CONSIDERAÇÕES FINAIS
Neste estudo foram apresentados e descritos recortes de um extenso painel de vivências festivas e devocionais desenhados pela comunidade rural negra da ilha do Massangano no semiárido Nordestino. O estudo de natureza etnográfica mostra parte da trajetória de um povo em seu processo de re(existência) cultural, étnica e histórica tematizando toda uma ritualização de seu cotidiano. O estudo oportunizou o conhecimento da gênese de uma guerra ensinada e ensaiada pela espiritualidade das entidades protegem as gentes que ali habitam.

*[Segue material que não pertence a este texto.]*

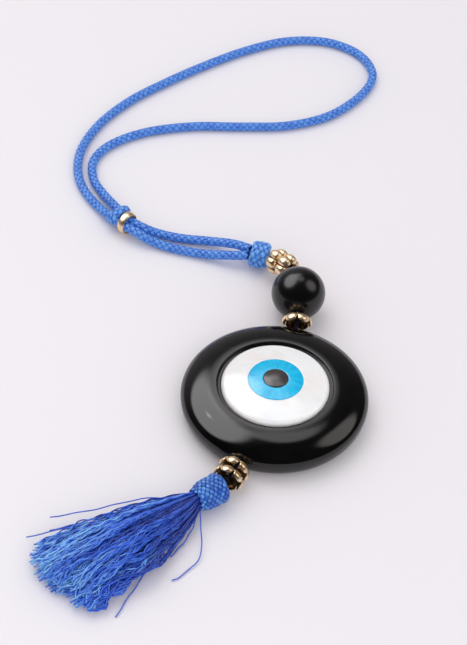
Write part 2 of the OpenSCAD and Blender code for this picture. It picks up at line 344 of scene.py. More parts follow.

Novas dimensões e sentidos do fazer festa numa casa de caboclos, seres encantados não no sentido figurado mais real do que imaginado e refutado por (Carneiro, 2005) como mera alegoria ou metáfora é firmar a toada do racismo epistemológico, possibilitou o descortinar de outra forma de constituir o amor pelos propósitos de uma guerra cantada e guiada nos meandros do sagrado do umbandista – uma religião e seus mitos de puro amor. Os domínios da festa se superam pela intenção de não a conduzir pelas veredas da maldade, como os massanganos da ilha deixam evidente em seus relatos.
Contudo, como refletiu Tambiah (1985) discorrendo sobre ritual, “não podemos demarcar ou definir os domínios dessa prática, elas podem existir em todos os lugares e serem demonstradas de diversas maneiras”. Mas lá na ilha esses domínios estão no domínio do bem, tanto é que “ficamos cada vez mais prenhe de amor em cada guerra travada na casona” concluiu Conceição.
Tendo como expressão sagrada o rito oriundo da mediunidade espírita, representada pela comunicação entre guias e entidades, os resultados da pesquisa apontaram que, acima de tudo, a batalha vivenciada numa comunidade insular do Sertão do Médio São Francisco fortaleceu, definitivamente, laços afetivos, festivos, identitários, culturais, religiosos e de memória entre os massanganos.